By early morning, the Lib Dems had bagged 15 MEPs - fourteen more than they got at the 2014 European elections.

The party has registered more than 20% of the vote, placing them above Labour nationally and second only to Nigel Farage's new Brexit Party.

By contrast, the newly-established Change UK - formed by pro-Remain former Labour and Tory MPs - had failed to elect a single MEP, garnering less than 4% of the vote nationally and placing them just ahead of Ukip.

Pouncing on the result, Sir Vince said: "Our clear, honest, unambiguous message has won us our best ever European election result, and pushed Corbyn's Labour into third place.

“We have shown ourselves to be the strongest Remain force in British politics.“We will always stand up for the people who have put their faith in us, taking this mandate forward to campaign harder than ever to stop Brexit."

Change UK candidate Rachel Johnson - who failed to become an MEP in the South West - insisted that the fledgling party had helped boost the overall pro-Remain vote across the country.

"If you look at the tally of Change UK, the Lib Dems and the Greens, we are out-polling the hard Brexit parties - the Brexit Party and Ukip," she told Sky News.

"So we have added hugely, or in some way, to a really strong and significant Remain showing across the country."

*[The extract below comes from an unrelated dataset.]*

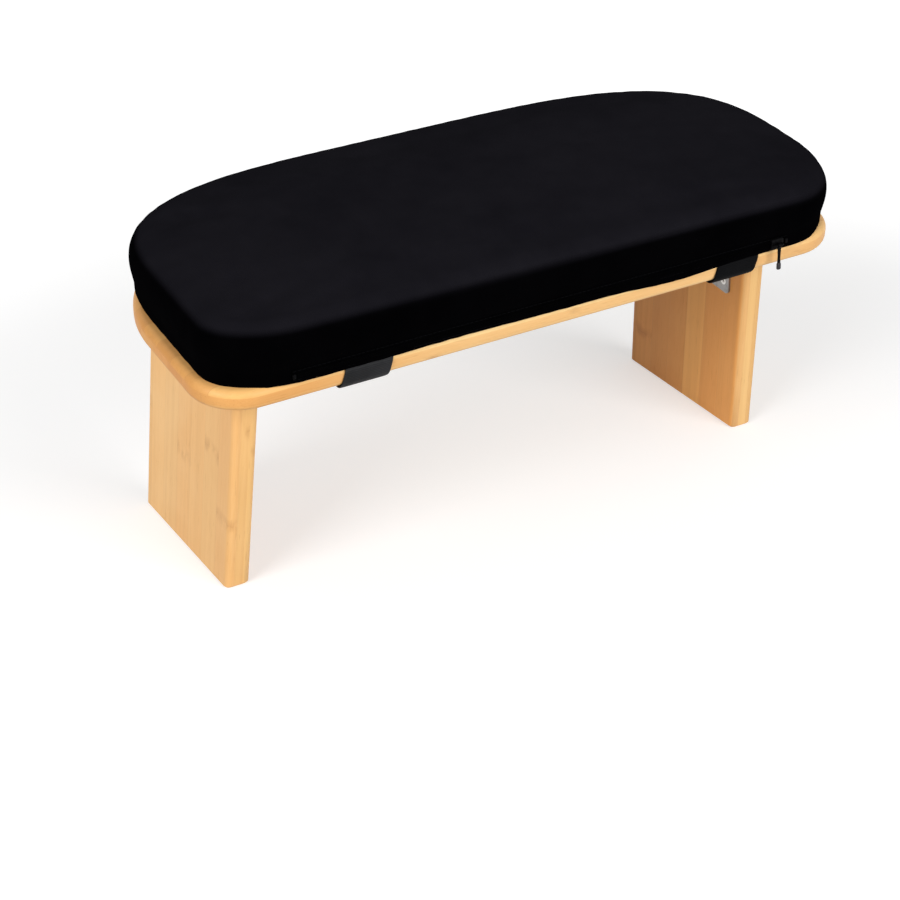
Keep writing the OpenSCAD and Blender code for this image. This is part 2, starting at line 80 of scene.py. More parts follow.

And Change UK MP Anna Soubry said outfit had "polled better than any genuinely new UK party" - in an apparent dig at the Brexit Party being fronted by former Ukip leader Mr Farage.

But the poor result for Change UK is likely to increase calls for an electoral pact between them and the Lib Dems in a bid to avoid splitting the pro-Remain vote.

On Sunday Change UK's interim leader Heidi Allen said she would like both parties to "be in the same vehicle".

Asked whether that meant a formal merger of the two parties, Ms Allen told BBC Radio 5 Live: "Yeah, probably, I don’t know. This partisan thing completely passes me by and when I look across Europe, they seem to do pretty well with coalitions.

"I don’t know what the format will be, but will we be singing from the same hymn sheet? I would hope as a collective, let’s call us a collective, somewhere in the middle with other likeminded colleagues. I don’t think it’s sensible to be too prescriptive at the moment."

And she added: "I think we are sensible enough to know we can’t do it on our own."

Some figures in Change UK have previously spoken out against a pact with the Lib Dems, with MP Chris Leslie claiming in April that the party had "fallen below a critical mass" and "haven't had the drive to get out of that for a long time".